---------- Extracted material ----------

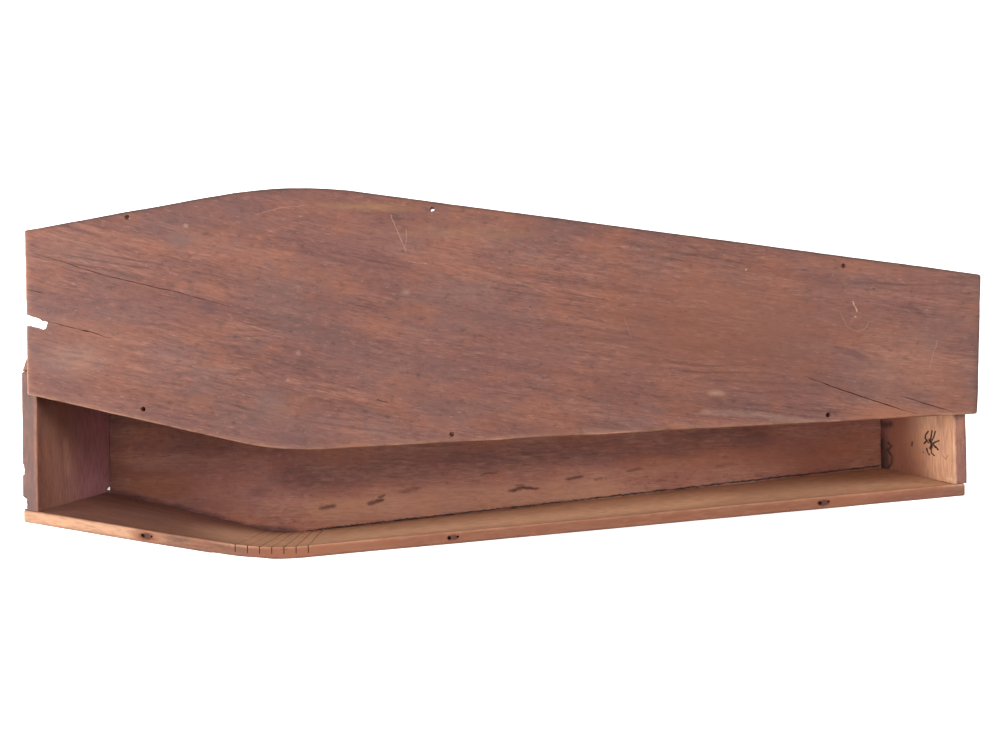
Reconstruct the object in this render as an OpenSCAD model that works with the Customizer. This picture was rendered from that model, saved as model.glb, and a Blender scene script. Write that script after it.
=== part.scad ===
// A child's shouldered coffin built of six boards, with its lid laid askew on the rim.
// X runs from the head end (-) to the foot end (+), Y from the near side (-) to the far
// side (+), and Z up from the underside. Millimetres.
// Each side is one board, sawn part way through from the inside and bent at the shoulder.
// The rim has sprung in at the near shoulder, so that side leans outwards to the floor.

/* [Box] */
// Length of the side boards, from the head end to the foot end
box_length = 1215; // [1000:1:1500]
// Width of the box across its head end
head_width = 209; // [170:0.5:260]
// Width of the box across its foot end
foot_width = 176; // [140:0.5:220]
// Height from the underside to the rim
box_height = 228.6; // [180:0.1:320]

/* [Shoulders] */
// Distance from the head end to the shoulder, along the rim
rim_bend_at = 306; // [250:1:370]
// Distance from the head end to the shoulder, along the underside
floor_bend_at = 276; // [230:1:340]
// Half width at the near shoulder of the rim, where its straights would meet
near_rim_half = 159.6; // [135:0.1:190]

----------
---------- Extracted material ----------

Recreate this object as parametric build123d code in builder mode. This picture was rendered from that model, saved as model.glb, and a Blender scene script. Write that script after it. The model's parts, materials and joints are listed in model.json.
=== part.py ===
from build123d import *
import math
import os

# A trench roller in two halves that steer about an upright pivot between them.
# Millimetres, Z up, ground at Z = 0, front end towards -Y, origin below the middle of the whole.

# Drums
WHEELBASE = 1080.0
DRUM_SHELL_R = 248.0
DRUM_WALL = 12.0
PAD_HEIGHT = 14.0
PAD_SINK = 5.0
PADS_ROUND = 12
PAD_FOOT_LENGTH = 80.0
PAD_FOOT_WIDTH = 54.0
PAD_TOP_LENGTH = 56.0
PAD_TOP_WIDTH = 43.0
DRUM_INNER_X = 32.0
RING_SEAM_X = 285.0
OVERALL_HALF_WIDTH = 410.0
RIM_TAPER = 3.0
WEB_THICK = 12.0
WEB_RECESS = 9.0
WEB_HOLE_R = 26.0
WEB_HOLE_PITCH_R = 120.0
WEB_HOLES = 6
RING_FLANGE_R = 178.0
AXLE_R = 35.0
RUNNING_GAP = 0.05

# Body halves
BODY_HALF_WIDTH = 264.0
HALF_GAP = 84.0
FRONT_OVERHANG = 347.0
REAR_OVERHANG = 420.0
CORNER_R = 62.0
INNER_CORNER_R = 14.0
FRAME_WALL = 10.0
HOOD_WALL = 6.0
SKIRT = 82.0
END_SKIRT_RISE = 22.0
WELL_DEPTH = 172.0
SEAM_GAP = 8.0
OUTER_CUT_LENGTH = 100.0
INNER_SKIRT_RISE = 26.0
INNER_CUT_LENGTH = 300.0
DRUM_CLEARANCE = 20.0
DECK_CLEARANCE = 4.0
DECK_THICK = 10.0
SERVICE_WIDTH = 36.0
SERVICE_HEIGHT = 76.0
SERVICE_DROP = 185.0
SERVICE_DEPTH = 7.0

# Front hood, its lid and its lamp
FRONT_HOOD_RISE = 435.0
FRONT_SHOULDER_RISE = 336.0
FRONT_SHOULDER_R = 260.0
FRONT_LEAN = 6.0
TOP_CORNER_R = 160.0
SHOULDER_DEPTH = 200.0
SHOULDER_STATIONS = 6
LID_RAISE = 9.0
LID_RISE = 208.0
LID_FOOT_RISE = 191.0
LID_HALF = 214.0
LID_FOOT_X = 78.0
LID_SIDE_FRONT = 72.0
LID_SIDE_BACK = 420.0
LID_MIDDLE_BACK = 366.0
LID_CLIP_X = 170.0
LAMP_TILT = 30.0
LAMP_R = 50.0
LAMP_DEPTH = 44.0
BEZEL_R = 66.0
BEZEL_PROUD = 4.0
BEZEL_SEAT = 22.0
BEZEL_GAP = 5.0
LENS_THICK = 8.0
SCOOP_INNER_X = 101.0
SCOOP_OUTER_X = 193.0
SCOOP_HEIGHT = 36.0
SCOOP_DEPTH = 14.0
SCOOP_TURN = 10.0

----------
---------- Extracted material ----------

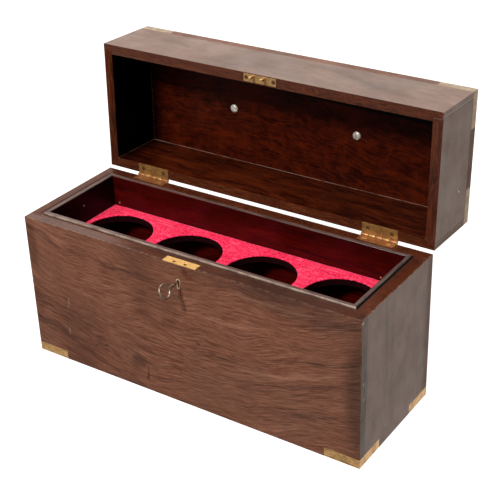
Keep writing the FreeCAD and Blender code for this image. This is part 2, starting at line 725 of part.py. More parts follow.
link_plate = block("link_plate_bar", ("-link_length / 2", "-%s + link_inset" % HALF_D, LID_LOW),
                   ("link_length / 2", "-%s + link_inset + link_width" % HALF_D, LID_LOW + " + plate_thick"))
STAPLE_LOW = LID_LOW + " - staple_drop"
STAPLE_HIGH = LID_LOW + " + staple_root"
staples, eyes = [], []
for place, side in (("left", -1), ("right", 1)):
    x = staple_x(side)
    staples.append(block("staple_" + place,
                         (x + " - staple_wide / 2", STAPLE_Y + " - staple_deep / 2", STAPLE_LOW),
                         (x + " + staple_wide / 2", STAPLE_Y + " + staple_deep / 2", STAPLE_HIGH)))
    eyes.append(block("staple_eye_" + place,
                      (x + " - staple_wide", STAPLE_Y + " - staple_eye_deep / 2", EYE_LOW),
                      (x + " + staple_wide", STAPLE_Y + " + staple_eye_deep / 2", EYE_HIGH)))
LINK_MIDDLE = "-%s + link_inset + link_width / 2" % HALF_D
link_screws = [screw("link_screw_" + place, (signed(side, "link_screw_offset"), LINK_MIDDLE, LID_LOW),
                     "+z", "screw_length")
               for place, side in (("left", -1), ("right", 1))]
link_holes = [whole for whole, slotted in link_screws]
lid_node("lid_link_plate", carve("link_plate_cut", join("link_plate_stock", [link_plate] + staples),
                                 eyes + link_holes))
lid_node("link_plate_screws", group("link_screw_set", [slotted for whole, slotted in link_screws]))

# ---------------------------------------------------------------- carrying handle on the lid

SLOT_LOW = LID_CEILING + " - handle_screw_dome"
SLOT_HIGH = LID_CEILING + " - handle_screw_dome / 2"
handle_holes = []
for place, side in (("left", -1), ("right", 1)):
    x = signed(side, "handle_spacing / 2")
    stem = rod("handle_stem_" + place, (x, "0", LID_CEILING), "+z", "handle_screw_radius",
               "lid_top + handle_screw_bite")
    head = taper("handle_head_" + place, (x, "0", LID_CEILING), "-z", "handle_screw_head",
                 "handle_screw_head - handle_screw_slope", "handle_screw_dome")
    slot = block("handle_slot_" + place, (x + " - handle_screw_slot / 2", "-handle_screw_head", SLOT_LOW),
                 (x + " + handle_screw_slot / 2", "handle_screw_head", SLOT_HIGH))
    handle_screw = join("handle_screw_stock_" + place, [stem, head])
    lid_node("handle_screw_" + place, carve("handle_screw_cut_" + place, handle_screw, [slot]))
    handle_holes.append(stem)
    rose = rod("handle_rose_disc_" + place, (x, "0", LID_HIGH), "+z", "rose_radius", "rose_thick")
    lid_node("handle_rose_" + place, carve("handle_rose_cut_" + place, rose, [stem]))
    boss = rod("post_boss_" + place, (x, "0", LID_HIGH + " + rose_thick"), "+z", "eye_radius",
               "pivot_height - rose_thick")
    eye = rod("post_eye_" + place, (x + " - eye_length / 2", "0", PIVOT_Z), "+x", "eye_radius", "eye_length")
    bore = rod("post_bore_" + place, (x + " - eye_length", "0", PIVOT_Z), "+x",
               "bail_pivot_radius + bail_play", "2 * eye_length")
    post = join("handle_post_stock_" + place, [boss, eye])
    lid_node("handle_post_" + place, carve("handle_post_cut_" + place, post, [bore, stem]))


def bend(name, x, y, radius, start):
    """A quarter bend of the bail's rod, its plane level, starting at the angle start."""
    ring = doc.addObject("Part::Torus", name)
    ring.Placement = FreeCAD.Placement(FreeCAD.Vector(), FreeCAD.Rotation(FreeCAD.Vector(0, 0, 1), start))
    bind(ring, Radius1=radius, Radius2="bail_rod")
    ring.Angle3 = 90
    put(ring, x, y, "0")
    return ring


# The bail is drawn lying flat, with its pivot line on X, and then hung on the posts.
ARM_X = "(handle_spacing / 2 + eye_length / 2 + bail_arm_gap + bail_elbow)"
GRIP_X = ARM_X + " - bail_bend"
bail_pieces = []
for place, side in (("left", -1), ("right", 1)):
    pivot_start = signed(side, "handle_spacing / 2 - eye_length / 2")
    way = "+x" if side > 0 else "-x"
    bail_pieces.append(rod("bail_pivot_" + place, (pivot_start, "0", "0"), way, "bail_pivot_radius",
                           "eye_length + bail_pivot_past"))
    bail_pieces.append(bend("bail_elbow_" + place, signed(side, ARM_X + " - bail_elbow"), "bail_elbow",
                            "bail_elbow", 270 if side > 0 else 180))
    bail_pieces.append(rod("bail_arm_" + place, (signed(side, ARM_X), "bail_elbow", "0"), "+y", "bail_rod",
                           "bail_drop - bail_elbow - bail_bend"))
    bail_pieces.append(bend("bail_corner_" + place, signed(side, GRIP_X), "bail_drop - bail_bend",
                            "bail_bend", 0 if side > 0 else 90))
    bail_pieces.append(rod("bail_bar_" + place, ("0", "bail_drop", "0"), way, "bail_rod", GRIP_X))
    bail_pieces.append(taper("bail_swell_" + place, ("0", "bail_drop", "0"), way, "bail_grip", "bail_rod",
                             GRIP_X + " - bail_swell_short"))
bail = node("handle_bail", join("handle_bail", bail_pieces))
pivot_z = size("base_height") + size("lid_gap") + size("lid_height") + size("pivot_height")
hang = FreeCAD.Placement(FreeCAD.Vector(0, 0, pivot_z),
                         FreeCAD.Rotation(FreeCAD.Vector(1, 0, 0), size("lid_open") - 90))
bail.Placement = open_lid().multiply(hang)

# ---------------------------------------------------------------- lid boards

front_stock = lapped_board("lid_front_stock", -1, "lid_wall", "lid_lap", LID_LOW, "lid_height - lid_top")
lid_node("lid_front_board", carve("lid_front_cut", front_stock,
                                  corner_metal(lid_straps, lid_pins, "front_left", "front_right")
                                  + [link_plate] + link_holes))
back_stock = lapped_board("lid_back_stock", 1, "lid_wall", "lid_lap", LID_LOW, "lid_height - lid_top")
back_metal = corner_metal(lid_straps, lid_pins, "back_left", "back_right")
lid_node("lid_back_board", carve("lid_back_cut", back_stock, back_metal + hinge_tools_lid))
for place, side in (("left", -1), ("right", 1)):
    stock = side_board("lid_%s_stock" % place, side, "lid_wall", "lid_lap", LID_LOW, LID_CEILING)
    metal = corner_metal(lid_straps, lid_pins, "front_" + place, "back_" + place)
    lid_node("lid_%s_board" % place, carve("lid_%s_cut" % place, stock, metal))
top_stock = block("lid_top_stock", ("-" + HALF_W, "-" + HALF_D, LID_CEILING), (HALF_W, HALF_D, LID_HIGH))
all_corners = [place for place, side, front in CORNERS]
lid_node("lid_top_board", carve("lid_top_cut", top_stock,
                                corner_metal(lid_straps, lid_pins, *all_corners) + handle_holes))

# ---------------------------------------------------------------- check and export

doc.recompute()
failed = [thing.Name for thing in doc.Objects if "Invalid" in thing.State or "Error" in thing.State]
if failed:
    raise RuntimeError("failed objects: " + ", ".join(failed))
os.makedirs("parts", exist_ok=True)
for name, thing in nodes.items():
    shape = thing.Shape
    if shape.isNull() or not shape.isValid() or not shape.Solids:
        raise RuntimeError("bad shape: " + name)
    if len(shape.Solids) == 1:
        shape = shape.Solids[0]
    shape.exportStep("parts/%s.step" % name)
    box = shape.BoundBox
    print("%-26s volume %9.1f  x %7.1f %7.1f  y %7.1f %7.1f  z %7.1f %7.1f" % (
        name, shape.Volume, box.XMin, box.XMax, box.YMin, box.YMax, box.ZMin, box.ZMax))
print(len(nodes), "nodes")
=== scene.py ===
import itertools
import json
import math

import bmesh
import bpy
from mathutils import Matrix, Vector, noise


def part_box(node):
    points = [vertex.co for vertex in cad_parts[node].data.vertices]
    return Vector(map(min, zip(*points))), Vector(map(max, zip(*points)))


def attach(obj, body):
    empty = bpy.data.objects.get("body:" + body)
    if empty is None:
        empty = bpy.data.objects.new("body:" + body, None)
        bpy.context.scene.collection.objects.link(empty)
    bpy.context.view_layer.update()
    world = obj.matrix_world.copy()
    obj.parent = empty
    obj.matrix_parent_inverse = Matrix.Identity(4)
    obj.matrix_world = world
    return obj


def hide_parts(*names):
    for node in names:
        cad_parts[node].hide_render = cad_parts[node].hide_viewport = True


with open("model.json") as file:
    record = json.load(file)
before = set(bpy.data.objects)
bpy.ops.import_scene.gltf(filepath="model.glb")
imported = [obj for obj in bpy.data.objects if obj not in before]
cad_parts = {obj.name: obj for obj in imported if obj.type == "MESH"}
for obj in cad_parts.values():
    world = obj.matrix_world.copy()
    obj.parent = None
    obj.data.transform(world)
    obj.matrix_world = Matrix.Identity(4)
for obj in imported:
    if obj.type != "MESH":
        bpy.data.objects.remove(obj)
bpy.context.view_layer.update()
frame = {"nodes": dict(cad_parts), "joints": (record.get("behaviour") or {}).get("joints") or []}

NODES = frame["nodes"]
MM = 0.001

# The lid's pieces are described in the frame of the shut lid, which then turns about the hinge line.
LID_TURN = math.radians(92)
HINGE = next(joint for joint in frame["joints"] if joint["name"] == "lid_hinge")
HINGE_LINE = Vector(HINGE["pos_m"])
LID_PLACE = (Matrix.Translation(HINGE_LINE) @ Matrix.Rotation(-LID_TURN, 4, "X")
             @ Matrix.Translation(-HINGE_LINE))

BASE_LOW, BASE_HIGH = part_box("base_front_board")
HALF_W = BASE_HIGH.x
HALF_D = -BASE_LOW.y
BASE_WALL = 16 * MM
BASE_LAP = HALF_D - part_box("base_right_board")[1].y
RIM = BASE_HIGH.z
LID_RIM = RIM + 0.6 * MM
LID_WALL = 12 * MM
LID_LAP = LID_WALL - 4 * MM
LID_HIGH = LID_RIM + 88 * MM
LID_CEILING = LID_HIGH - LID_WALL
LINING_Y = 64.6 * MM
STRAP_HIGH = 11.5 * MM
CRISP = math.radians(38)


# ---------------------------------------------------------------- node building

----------

Your task is to give again the lines from the one containing "Reconstruct the object" to the one containing "near_rim_half = 159.6; // [135:0.1:190]", both lines included, exactly and without anything added.

== Answer ==
Reconstruct the object in this render as an OpenSCAD model that works with the Customizer. This picture was rendered from that model, saved as model.glb, and a Blender scene script. Write that script after it.
=== part.scad ===
// A child's shouldered coffin built of six boards, with its lid laid askew on the rim.
// X runs from the head end (-) to the foot end (+), Y from the near side (-) to the far
// side (+), and Z up from the underside. Millimetres.
// Each side is one board, sawn part way through from the inside and bent at the shoulder.
// The rim has sprung in at the near shoulder, so that side leans outwards to the floor.

/* [Box] */
// Length of the side boards, from the head end to the foot end
box_length = 1215; // [1000:1:1500]
// Width of the box across its head end
head_width = 209; // [170:0.5:260]
// Width of the box across its foot end
foot_width = 176; // [140:0.5:220]
// Height from the underside to the rim
box_height = 228.6; // [180:0.1:320]

/* [Shoulders] */
// Distance from the head end to the shoulder, along the rim
rim_bend_at = 306; // [250:1:370]
// Distance from the head end to the shoulder, along the underside
floor_bend_at = 276; // [230:1:340]
// Half width at the near shoulder of the rim, where its straights would meet
near_rim_half = 159.6; // [135:0.1:190]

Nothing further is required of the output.